Monday, Nov. 19, 1951

The Prisoner's Song

As he discussed his troubles in a Santa Barbara jail cell last week, Dr. Gwynne Nettler, 38, moodily laid them to the difficulty of "seeing a channel . . . and moving upwards." He had been able to see a channel clearly when he was getting his Ph.D in sociology and psychology at Stanford, he said, and when he was teaching at the University of Washington. But when he came to Santa Barbara College (enrollment 1,634) four years ago, he began to "realize I wasn't growing."

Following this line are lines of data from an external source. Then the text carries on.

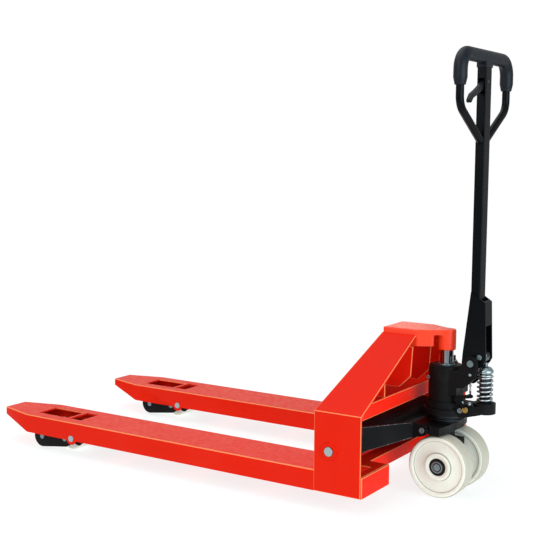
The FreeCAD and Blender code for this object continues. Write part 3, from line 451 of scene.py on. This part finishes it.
def round_head(made):
    """The upper rim of the head casting and of its boss is rolled over with a large radius."""
    top = max(vertex.co.z for vertex in made.verts)

    def chosen(edge):
        return fold_angle(edge) > 0.6 and all(vertex.co.z > top - 0.0015 for vertex in edge.verts)

    round_edges(made, chosen, width=0.007, segments=5, clamp=True)


def round_rocker(made):
    """The long edges of the rocker arms are worn, and their lighter edge paint is also a painted highlight.
    """
    long_rim(made, length=0.1, width=0.0014)


def frame_welds():
    """Weld beads at the fork heels, round the shaft collars and round the seat of the head casting."""
    collar_low, collar_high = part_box("shaft_collars")
    shaft_x = (collar_low.x + collar_high.x) / 2
    shaft_z = (collar_low.z + collar_high.z) / 2
    collar_radius = (collar_high.z - collar_low.z) / 2
    bulkhead_low, bulkhead_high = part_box("bulkhead")
    fork_low, fork_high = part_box("fork_right")
    panel_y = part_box("side_panels")[1].y
    heel_x = bulkhead_low.x - 0.0004
    heel_z = fork_high.z + 0.0002
    for sign in (-1, 1):
        heel = [(heel_x, sign * fork_low.y, heel_z), (heel_x, sign * bulkhead_high.y, heel_z)]
        weld_bead("heel_weld_%d" % sign, heel, 0.0024, "frame", red_inner_painted_light)
        ring = ring_path((shaft_x, sign * panel_y, shaft_z), collar_radius + 0.0006)
        weld_bead("collar_weld_%d" % sign, ring, 0.0018, "frame", red_paint)
    seat_half, seat_low, seat_high = 0.0605, 0.4022, 0.4240
    plate_low_x, plate_high_x = 0.4494, 0.4562
    seat = [(plate_high_x, seat_half, seat_high), (plate_low_x, seat_half, seat_low),
            (plate_low_x, -seat_half, seat_low), (plate_high_x, -seat_half, seat_high)]
    weld_bead("head_weld", seat, 0.0032, "frame", red_inner_painted_light)


for label in ("left", "right"):
    from_node("fork_" + label, red_paint, width=0.0020, segments=3, edge=red_edge_highlight, prepare=round_fork,
              weld=SHEET_WELD)
from_node("side_panels", red_paint, width=0.0018, segments=3, edge=red_edge_highlight, prepare=round_panels,
          weld=SHEET_WELD)
for name in ("bulkhead", "rear_beam", "lower_member", "frame_ribs", "fork_stiffeners"):
    from_node(name, red_inner_painted_light, width=0.0016, segments=3, edge=red_edge_highlight, weld=SHEET_WELD)
remeshed("head_casting", red_cast_painted_light, voxel=0.0016, rounds=22, prepare=round_head)
from_node("shaft_collars", red_paint, width=0.0012, segments=3)
from_node("thrust_plate", black_cast, width=0.002, segments=3, edge=dark_enamel_and_edge_highlight)
from_node("rocker", black_paint, width=0.0017, segments=3, edge=worn_edge_and_highlight, prepare=round_rocker)
from_node("rocker_pins", zinc_dull, width=0.0008, segments=2)
from_node("rocker_shaft", zinc, width=0.0012, segments=2)
from_node("bracket_pins", zinc, width=0.0009, segments=2)
from_node("bracket_spacers", zinc_dull, width=0.0006, segments=2)
from_node("lift_ram", chrome, width=0.001, segments=2)
for label in ("left", "right"):
    from_node("push_rod_" + label, black_paint, width=0.001, segments=2, edge=dark_enamel_and_edge_highlight)
    from_node("roller_bracket_" + label, black_paint, width=0.0012, segments=3, edge=dark_enamel_and_edge_highlight)
    from_node("bracket_axles_" + label, zinc_dull, width=0.0008, segments=2)
frame_welds()


# ---- pump ----
def dark_plugs(made):
    """The filler plug on top of the pump is black; the socket of the plug by the valve is darkened as painted
    shade.
    """
    filler_height = 0.33
    socket_x, socket_z, socket_reach = 0.6795, 0.238, 0.0035
    for face in made.faces:
        spot = face.calc_center_median()
        in_socket = math.hypot(spot.x - socket_x, spot.z - socket_z) < socket_reach
        if spot.z > filler_height or in_socket:
            face.material_index = SECOND_LOOK


from_node("pump_housing", black_cast, width=0.0014, segments=3, edge=dark_enamel_and_edge_highlight)
from_node("bearing_washer_lower", race_steel, width=0.0005, segments=2)
# The lighter steel edge on the dark upper washer is a painted highlight.
from_node("bearing_washer_upper", race_steel, width=0.0005, segments=2, edge=steel)
from_node("reservoir_cap", black_cast, width=0.0015, segments=3)
from_node("ram_gland", zinc_dull, width=0.0008, segments=2)
from_node("pump_plugs", zinc, width=0.0012, segments=2, edge=zinc, prepare=dark_plugs, second=dark_enamel_and_edge_highlight)
from_node("valve_seat", brass, width=0.0006, segments=2)
from_node("valve_bracket", black_paint, width=0.0006, segments=2)
from_node("pump_screws", zinc, width=0.0005, segments=2)
# The bright zinc edge on the dull bolt is a painted highlight.
from_node("pivot_bolt", zinc_dull, width=0.0014, segments=2, edge=zinc)
from_node("steer_axle", zinc_dull, width=0.003, segments=2, edge=race_steel)
from_node("axle_circlips", steel, width=0.0003, segments=2)
from_node("ball_ring", race_steel, width=0.0002, segments=1)
from_node("release_lever", black_paint, width=0.0006, segments=2)
from_node("pull_chain", spring_wire, width=0.0004, segments=2)

# ---- handle ----
from_node("handle_bracket", handle_paint, width=0.0012, segments=3, edge=dark_enamel_and_edge_highlight)
from_node("handle_tube", handle_paint, width=0.0008, segments=3, angle=40)
from_node("handle_bushes", brass, width=0.0004, segments=2)
# The lighter steel edge on the dark pump roller is a painted highlight.
from_node("pump_roller", race_steel, width=0.0014, segments=3, edge=steel)
# The bright zinc edge on the dull bolt is a painted highlight.
from_node("roller_bolt", zinc_dull, width=0.0014, segments=2, edge=zinc)
from_node("trigger_pin", zinc_dull, width=0.0004, segments=2)
from_node("grip", grip_plastic, width=0.001, segments=3, angle=40)
from_node("trigger", trigger_plastic, width=0.0025, segments=4, angle=40)

# ---- wheels ----
WHEEL_RADIUS = 0.085
WHEEL_HALF = 0.0255
WHEEL_BORE = 0.024
# Bands of the wheel section that take the painted shade at its steps and shoulder.
CORNER_SHADE_BANDS = (2, 3, 6, 11)
TREAD_BANDS = (12, 13, 14)
ROLLER_RADIUS = 0.04
ROLLER_HALF = 0.036


def mirrored(side):
    """A whole section from its half, as (radius, offset) pairs."""
    return side + [(radius, -offset) for radius, offset in reversed(side)]


def mirrored_bands(chosen, count):
    """The chosen bands of a half section with count points, and the same bands of its mirror image."""
    return tuple(chosen) + tuple(2 * count - 2 - band for band in chosen)


def steer_wheel(label):
    """A cast wheel: hub face, sunk web, raised rim with rounded shoulders, and tread."""
    name = "steer_wheel_" + label
    half = WHEEL_HALF
    hub = [(WHEEL_BORE, half - 0.0012), (0.0350, half - 0.0012), (0.0372, half - 0.0022)]
    web = [(0.0382, half - 0.0058), (0.0392, half - 0.0066), (0.0665, half - 0.0062), (0.0690, half - 0.0056)]
    rim = [(0.0705, half - 0.0040), (0.0722, half - 0.0008), (0.0738, half), (0.0800, half)]
    shoulder = [(0.0816, half - 0.0006), (0.0824, half - 0.0014), (0.0846, half - 0.0046),
                (WHEEL_RADIUS, half - 0.0062)]
    side = hub + web + rim + shoulder
    bands = [(cream_corner_shade, mirrored_bands(CORNER_SHADE_BANDS, len(side))),
             (cream_tread_shade, mirrored_bands(TREAD_BANDS, len(side)))]
    lathe(name + ".look", mirrored(side), middle(name), "Y", name, cream, [name], steps=128,
          bands=bands)


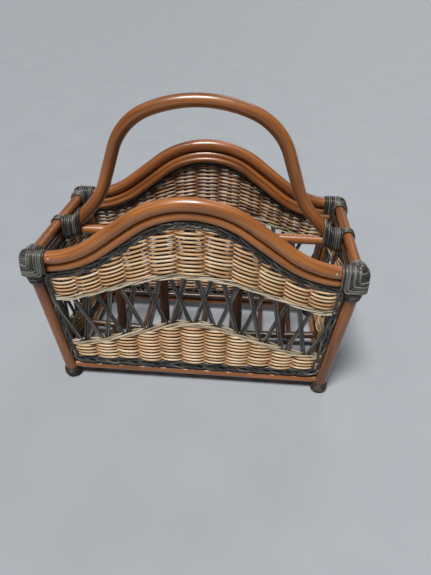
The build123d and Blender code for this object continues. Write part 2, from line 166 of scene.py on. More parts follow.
def tube_arrays(paths, radius, across, sides, closed=False):
    """Rings of path + radius * (cos(a) * near + sin(a) * far), with near at right angles to the path.

    paths is rods x points x 3; radius and across are spread to the same shape.
    """
    rods, points, _ = paths.shape
    if closed:
        tangent = unit(np.roll(paths, -1, axis=1) - np.roll(paths, 1, axis=1))
    else:
        tangent = unit(np.gradient(paths, axis=1))
    near = np.broadcast_to(across, paths.shape)
    near = unit(near - (near * tangent).sum(-1, keepdims=True) * tangent)
    far = np.cross(tangent, near)
    angle = np.arange(sides) * 2 * math.pi / sides
    ring = np.cos(angle)[:, None] * near[:, :, None, :] + np.sin(angle)[:, None] * far[:, :, None, :]
    size = np.broadcast_to(radius, (rods, points))[:, :, None, None]
    verts = paths[:, :, None, :] + size * ring

    steps = points if closed else points - 1
    rod = np.arange(rods)[:, None, None] * points * sides
    here = (np.arange(steps)[:, None] * sides)[None]
    there = ((np.arange(steps) + 1) % points)[:, None][None] * sides
    k = np.arange(sides)[None, None, :]
    k_next = (k + 1) % sides
    quads = np.stack([rod + here + k, rod + here + k_next, rod + there + k_next, rod + there + k], -1)

    beyond = paths[:, :1] if closed else paths[:, -1:]
    length = np.linalg.norm(np.diff(paths, axis=1, append=beyond), axis=-1)
    along = np.concatenate([np.zeros((rods, 1)), np.cumsum(length, axis=1)], axis=1)
    shift = RNG.uniform(0, 5, (rods, 1))
    u0 = np.broadcast_to((along[:, :steps] + shift)[:, :, None], (rods, steps, sides))
    u1 = np.broadcast_to((along[:, 1 : steps + 1] + shift)[:, :, None], (rods, steps, sides))
    turn0 = np.broadcast_to(k / sides, u0.shape)
    turn1 = turn0 + 1 / sides
    uv = np.stack([u0, turn0, u0, turn1, u1, turn1, u1, turn0], -1)
    return verts.reshape(-1, 3), quads.reshape(-1, 4), uv.reshape(-1, 2)


def end_caps(rods, points, sides):
    """One flat face across each end of each rod."""
    first = np.arange(rods)[:, None] * points * sides + np.arange(sides)[None, ::-1]
    last = (np.arange(rods)[:, None] * points + points - 1) * sides + np.arange(sides)[None]
    return np.concatenate([first, last])


# %% Domed ends
def rounded(paths, radius):
    """Paths with two more points at each end, and radii that close the ends like a dome."""
    rods, points, _ = paths.shape
    size = np.array(np.broadcast_to(radius, (rods, points)), float)
    first = unit(paths[:, 0] - paths[:, 1])
    last = unit(paths[:, -1] - paths[:, -2])
    r0, r1 = size[:, :1], size[:, -1:]
    head = [paths[:, 0] + first * r0 * f for f in (0.45, 0.2)]
    tail = [paths[:, -1] + last * r1 * f for f in (0.2, 0.45)]
    new = np.concatenate([np.stack(head, 1), paths, np.stack(tail, 1)], axis=1)
    sizes = np.concatenate([r0 * 0.5, r0 * 0.86, size, r1 * 0.86, r1 * 0.5], axis=1)
    return new, sizes


# %% From arrays to an object
def as_object(name, batches, material, replaces=()):
    """One smooth mesh from batches of (verts, faces, uv, tone with painted light and shade, painted shade of
    the recesses), riding on the rack.
    """
    faces = []
    base = 0
    for batch in batches:
        faces += [(face + base).tolist() for face in batch[1]]
        base += len(batch[0])
    verts, uvs, tones, painted_shades = [np.concatenate([batch[i] for batch in batches]) for i in (0, 2, 3, 4)]
    mesh = bpy.data.meshes.new(name)
    mesh.from_pydata(verts.tolist(), [], [row for block in faces for row in block])
    layer = mesh.uv_layers.new(name="along_round")
    layer.uv.foreach_set("vector", uvs.astype(np.float32).ravel())
    for label, values in (("tone_with_painted_light_shade", tones), ("painted_shade", painted_shades)):
        attribute = mesh.attributes.new(label, "FLOAT", "POINT")
        attribute.data.foreach_set("value", values.astype(np.float32))
    mesh.shade_smooth()
    mesh.materials.append(material)
    piece = bpy.data.objects.new(name, mesh)
    bpy.context.scene.collection.objects.link(piece)
    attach(piece, "root")
    if replaces:
        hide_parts(*replaces)
    print(name, len(mesh.polygons), "faces")
    return piece


# %% Rods
def flanks(angle):
    """Painted shade on the sides of a rod that face its neighbours in the same layer: the cube of the size of
    sin(a).
    """
    return 0.95 * np.abs(np.sin(angle)) ** 3


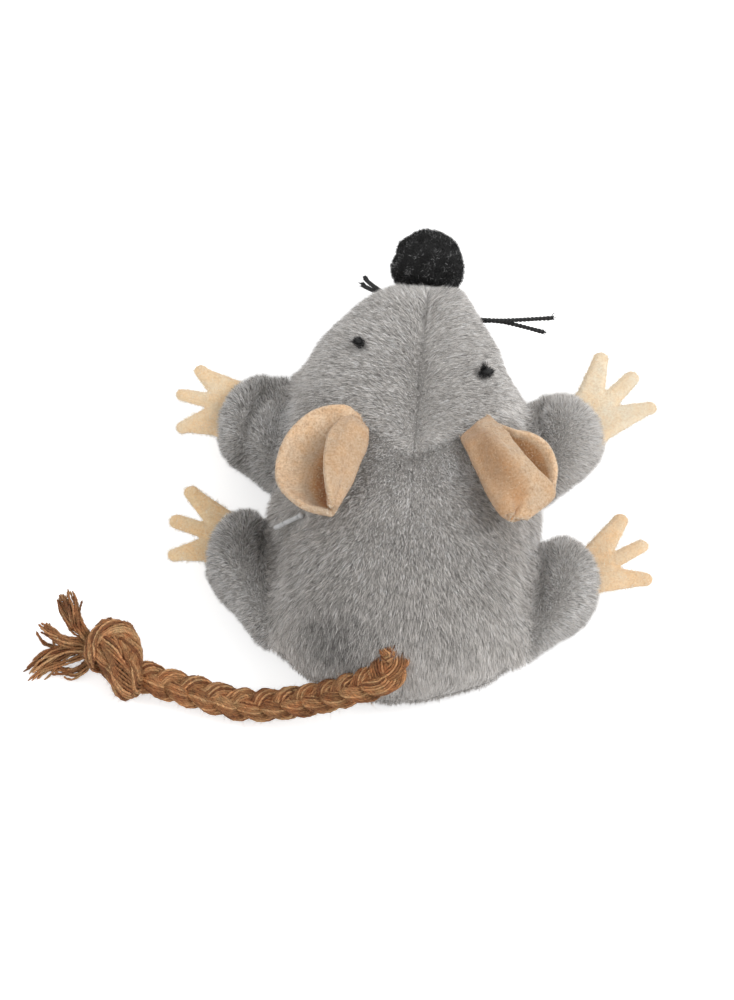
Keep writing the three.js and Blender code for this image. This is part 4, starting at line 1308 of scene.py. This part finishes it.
def add_whisker(name, along, up, away, *rows):
    y = along_body(along)
    middle, half, *_ = section(y)
    root = np.array([middle + math.copysign(half - 2, away), y, HEIGHT * up])
    path = line([root, *seen_line(rows)], WHISKER_STEP)
    course, side, lift = frames(path)
    s = np.arange(len(path)) * WHISKER_STEP
    opened = 1 + 0.6 * np.clip(1 - (s[-1] - s) / 2.6, 0, 1) ** 1.5
    paths, tips = [], []
    for k in range(2):
        phase = TURN * s / WHISKER_TURN + math.pi * k
        paths.append(path + WHISKER_SPREAD * opened[:, None] * (
            np.cos(phase)[:, None] * side + np.sin(phase)[:, None] * lift))
    thread = tubes(paths, 0.36, ply=0.12, pitch=0.9)
    t = np.linspace(0, 1, 8)[:, None]
    for _ in range(24):
        way = unit(course[-1] + rng.normal(0, 0.3, 3))
        tips.append(path[-1] + rng.normal(0, 0.28, 3) - 0.4 * course[-1] + way * t * rng.uniform(0.5, 1.1))
    points, faces, uv = merged([thread, tubes(tips, 0.1, sides=4)])
    attach(make(f"{name}_thread", points, faces, thread_look, uv), "body", name)


def add_pin():
    """The clear bar of a tag, with the bead at its end."""
    clear = Look("clear_plastic", roughness=0.25)
    haze = clear.noise(500, 3)
    clear.set({
        "Base Color": clear.ramp(haze, (0.3, grey(0.5)), (0.7, grey(0.76))), "Transmission Weight": 0.2,
        "Roughness": clear.node("MapRange", {"Value": haze, 3: 0.2, 4: 0.4}).outputs[0]})
    clear.bump(haze, 0.2, 0.1)
    low, high = seen_line([(274, 528.5, 30.6), (301, 515.5, 37.4)])
    path = line([low, (low + high) / 2, high], 0.25)
    bead, faces = blob(0.85, 2.4, 16)
    points, faces, uv = merged([
        tubes([path], 0.6, sides=12, ply=0.12, pitch=1e6), (path[-1] + bead, faces, np.full((len(bead), 2), 0.5))])
    LYING.append(points)
    attach(make("tag_pin_bar", points, faces, clear.material, uv), "body", "tag_pin")


# Light and ground

GROUND_HALF, GROUND_DROP = 3000, 0.3


def add_stage():
    scene = bpy.context.scene
    scene.view_settings.view_transform = "Standard"
    world = scene.world = bpy.data.worlds.new("studio")
    world.use_nodes = True
    tree = world.node_tree
    tree.nodes.clear()
    white, soft = (
        add_node(tree, "Background", {"Color": (1, 1, 1, 1), "Strength": strength}).outputs[0]
        for strength in (1, 0.65))
    rays = add_node(tree, "LightPath").outputs
    direct = rays["Is Camera Ray"]
    for kind in ("Is Glossy Ray", "Is Transmission Ray"):
        direct = add_node(tree, "Math", {0: direct, 1: rays[kind]}, operation="MAXIMUM").outputs[0]
    mix = add_node(tree, "MixShader", {0: direct, 1: soft, 2: white})
    add_node(tree, "OutputWorld", {"Surface": mix.outputs[0]})
    for name, at, size, power in (("key", (0.85, -0.05, 0.95), 0.7, 8.0), ("fill", (-0.7, -0.5, 0.9), 0.9, 2.0)):
        lamp = bpy.data.lights.new(name, "AREA")
        lamp.size, lamp.energy = size, power
        obj = linked(name, lamp)
        obj.location = at
        obj.rotation_mode = "QUATERNION"
        obj.rotation_quaternion = obj.location.to_track_quat("Z", "Y")
    look = Look("ground", (0.85, 0.85, 0.85), 1.0)
    lit = look.shader.outputs[0]
    glow = look.node("Emission", {"Color": (1, 1, 1, 1), "Strength": 0.6}).outputs[0]
    bright = look.node("AddShader", {0: lit, 1: glow}).outputs[0]
    mix = look.node("MixShader", {0: look.node("LightPath").outputs["Is Camera Ray"], 1: lit, 2: bright})
    feed(look.tree, look.tree.nodes["Material Output"], {"Surface": mix.outputs[0]})
    corners = GROUND_HALF * np.array([[-1, -1, 0], [1, -1, 0], [1, 1, 0], [-1, 1, 0]]) - GROUND_DROP * UP
    make("ground", corners, [np.array([[0, 1, 2, 3]])], look.material)


add_stage()
folded_felt = felt_look("felt", (0.75, 0.565, 0.4), (0.56, 0.36, 0.205), True)
EVEN = ((0, grey(1)), (1, grey(1)))
felt_fibre = strand_look(
    "felt_fibre", ((0, (0.54, 0.35, 0.2)), (0.6, (0.76, 0.56, 0.37)), (1, (1.0, 0.93, 0.8))), EVEN)
# paw edge fibres painted pale: painted light over the shade under the paws' edges
painted_light_fibre = strand_look(
    "painted_light_felt_fibre", ((0, (0.86, 0.68, 0.48)), (0.5, (0.97, 0.87, 0.72)), (1, (1.0, 0.98, 0.93))), EVEN)
braid, rope_path = add_tail()
knot = add_knot()
fray = add_fray()
metres(ROPE[1])
float(distances(metres(rope_path))[-1])
metres(rope_path)
add_nose()
for name, eye in EYES.items():
    add_eye(name, *eye)
for name, whisker in WHISKERS.items():
    add_whisker(name, *whisker)
for leg in legs:
    add_paw(leg)
for name in EARS:
    add_ear(name)
add_pin()
add_plush()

Nettler gloomily recalled having been "trapped" before--as a student at U.C.L.A., as a riveter, as principal of a depression-era relief night school. At Santa Barbara, however, he tried new ways to grow. He began going out nights and burglarizing big homes, specializing in rugs, lamps and other bric-a-brac. Last year he also settled down to an adventure in extramarital living with a San Francisco divorcee named Francine Schaefer.

The professor was a wonderful burglar, but he and Francine got to fighting over such issues as who would pay the $150-3-month rent on their off-campus love nest. She spitefully threatened to expose his criminal career. Last July she even browbeat him into signing a confession. He sat down and typed out a list of his burglaries, blaming them on "neurotic individualism." Francine gave the confession to a Santa Barbara detective, who just as obediently kept a promise not to read it until she gave the word.

Last week Francine called the police station, complained that the doctor had been punching her around, and gave the go-ahead signal. The bluecoats opened the confession, stared at it with gaping jaws, and then took off after the doc like Keystone Cops after a pie-thrower.

Caught sunning himself at the beach, Nettler stonily denied all. Was he not a criminologist himself? Had he not delivered a lecture on "crime & punishment" only six days before to an overflow audience, and hammered home the need for a "moral community"? Indeed he had. Nevertheless, after three days of denials, he confessed, resigned from the college, and settled down in jail to read Henry Miller's Sunday After the War.

"None of us know really what or who we are,' he said, "but I believe that my burglaries were merely compensation for an ego deficiency ... I still don't know myself well enough to say. Who does really know himself?" As for Francine, Nettler was broadminded. "She has her own conflict," he said. "She's got talent. But she's all mixed up."